For her hard work, she was rewarded and made a general secretary of the party’s Bengal unit and later she was made an MoS in the ministry of women and child development in PM Modi’s cabinet in 2019.
Her father, Debi Das Chaudhuri, was a high school teacher and president of the Bharatiya Jana Sangh (BJS) from 1967 to 1980 in Balurghat in undivided Dinajpur district (later it was separated into South and North Dinajpur). Before the BJP’s birth, the Bharatiya Jana Sangh was the political arm of the RSS.
During his stint as the president, Emergency was declared in India in 1975 and several leaders of the BJS were arrested. Though it was difficult for these leaders to work during Congress and Left rule in Bengal, Debasree and her family toiled to serve the party.
Born on January 31, 1971, Debasree had at times recalled the struggles the family faced. “There was struggle and crisis but we all managed to overcome them because of my mother Ratna. She was the force behind all of us giving us inspiration to move forward. I have one sister and two brothers and the common link among us is service to the nation. All of us are attached either to the BJP or Sangh,” she had said.

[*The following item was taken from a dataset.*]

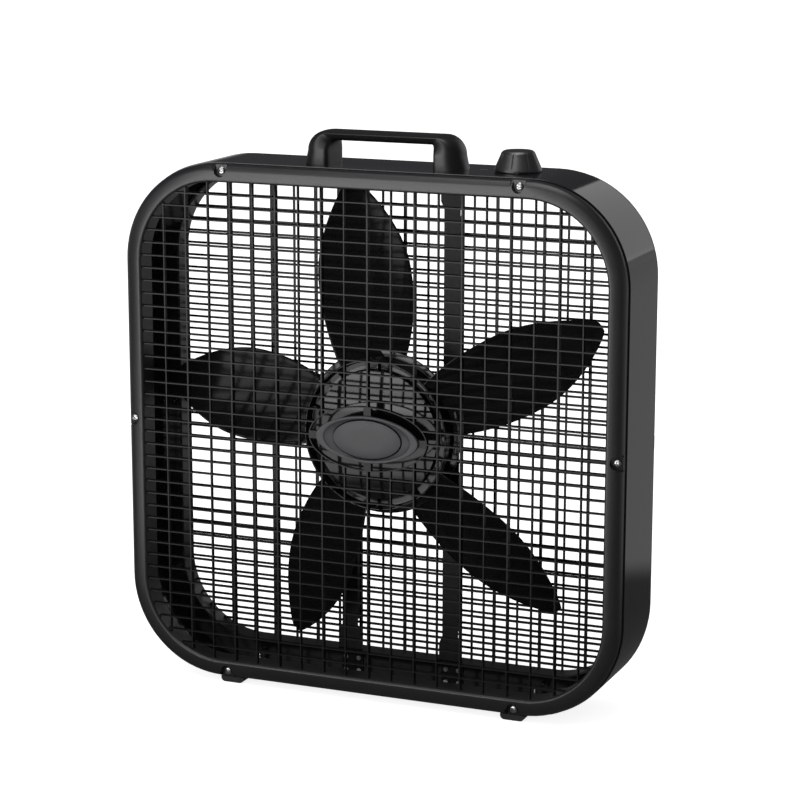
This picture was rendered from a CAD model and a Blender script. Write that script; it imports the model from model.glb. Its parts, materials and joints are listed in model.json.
import json
import math

import bmesh
import bpy
from bpy.props import FloatProperty, FloatVectorProperty, IntProperty, PointerProperty
from mathutils import Matrix, Vector


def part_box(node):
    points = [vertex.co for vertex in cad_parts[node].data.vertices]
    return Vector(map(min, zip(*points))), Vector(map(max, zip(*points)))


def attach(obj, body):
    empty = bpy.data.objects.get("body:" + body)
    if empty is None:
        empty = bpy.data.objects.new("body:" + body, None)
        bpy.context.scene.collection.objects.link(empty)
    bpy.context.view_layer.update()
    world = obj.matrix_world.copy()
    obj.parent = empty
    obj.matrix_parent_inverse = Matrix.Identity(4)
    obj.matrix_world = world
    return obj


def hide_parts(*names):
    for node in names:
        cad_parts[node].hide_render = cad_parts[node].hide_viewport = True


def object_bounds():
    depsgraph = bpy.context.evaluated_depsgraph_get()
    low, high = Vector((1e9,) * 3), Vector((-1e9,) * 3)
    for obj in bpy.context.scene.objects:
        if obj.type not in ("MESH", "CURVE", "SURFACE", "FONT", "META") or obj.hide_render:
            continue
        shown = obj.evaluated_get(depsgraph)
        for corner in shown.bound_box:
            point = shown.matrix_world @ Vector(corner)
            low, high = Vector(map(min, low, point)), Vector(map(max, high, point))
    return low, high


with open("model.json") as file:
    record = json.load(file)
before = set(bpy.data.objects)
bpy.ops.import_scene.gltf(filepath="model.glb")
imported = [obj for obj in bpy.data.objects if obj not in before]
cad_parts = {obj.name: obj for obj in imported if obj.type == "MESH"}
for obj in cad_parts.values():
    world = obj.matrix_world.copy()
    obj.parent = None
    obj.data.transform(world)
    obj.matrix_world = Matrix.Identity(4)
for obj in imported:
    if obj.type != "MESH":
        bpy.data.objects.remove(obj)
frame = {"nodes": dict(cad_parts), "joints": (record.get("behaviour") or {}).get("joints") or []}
CAD_BOX = [list(corner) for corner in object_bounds()]

bl_info = {
    "name": "Box Fan Finish",
    "version": (1, 0, 0),
    "blender": (4, 5, 0),
    "location": "3D View > Sidebar > Box Fan",
    "description": "Gives the box fan its finishes, its small mouldings and a studio stage",
    "category": "Object",
}

MM = 0.001
TAU = 2 * math.pi
X, Y, Z = range(3)
WHITE = (1, 1, 1, 1)

BAR_FACE = 50  # from the middle plane to the outer faces of the bars, in millimetres
LOW_BEARING = math.radians(23)  # the low panels' to the left, like the camera's to the right

# Name, place, the point it faces or None for straight up, width, height and watts.
LAMPS = (
    ("key", (-1.2, -3.6, 1.5), (0, 0, 0.3), 4.2, 2.4, 30),
    ("low_near", (-0.468, -1.105, 0.003), None, 1.3, 1.2, 10),
    ("low_far", (-1.1, -2.6, 0.003), None, 1.3, 1.7, 32),
    ("card", (-1.42, -3.36, 0.5), (0, 0, 0.5), 1.4, 0.9, 16),
    ("high", (-0.3, -2.3, 3.2), (0, 0, 0.5), 2.4, 1.3, 17),
    ("top", (0.1, -0.3, 2.9), (0, 0, 0.3), 1.8, 1.8, 24),
    ("rear", (0.85, 2.9, 1.12), (0.1, 0, 0.4), 2.0, 1.2, 4.8),
)


# ---------- Shader expressions ----------


class Wire:
    """One output of a shader node, written as a number in ordinary expressions."""

    def __init__(self, board, socket):
        self.board, self.socket = board, socket

    def maths(self, operation, *values):
        return self.board.node("ShaderNodeMath", {"operation": operation}, list(values))

    def __add__(self, other):
        return self.maths("ADD", self, other)

    def __radd__(self, other):
        return self.maths("ADD", other, self)

    def __sub__(self, other):
        return self.maths("SUBTRACT", self, other)

    def __rsub__(self, other):
        return self.maths("SUBTRACT", other, self)

    def __mul__(self, other):
        return self.maths("MULTIPLY", self, other)

    def __rmul__(self, other):
        return self.maths("MULTIPLY", other, self)

    def sine(self):
        return self.maths("SINE", self)

    def clamp(self):
        return self.board.node("ShaderNodeClamp", {}, [self])

    def ramp(self, low, high):
        """0 below low, 1 above high and a smooth step between."""
        return self.board.node(
            "ShaderNodeMapRange", {"interpolation_type": "SMOOTHSTEP"}, [self, low, high])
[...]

While studying at Burdwan University she became an active member of the ABVP and, in 2001, she joined the state BJP.
Since then she has moved forward with the baton of her father, who died in 2010, to serve the BJP.
Debasree did her postgraduation from Burdwan University and briefly worked for a private company in Kolkata from 1995 to 1996. She contested the 2014 Lok Sabha elections from the Bardhaman-Durgapur seat of West Bengal but was defeated by a TMC candidate. In the 2019 Lok Sabha polls, she won the Raiganj seat by defeating sitting CPI (M) lawmaker Md Salim by 3,28,552 votes and TMC’s Kanailal Agarwal by 60,593 votes.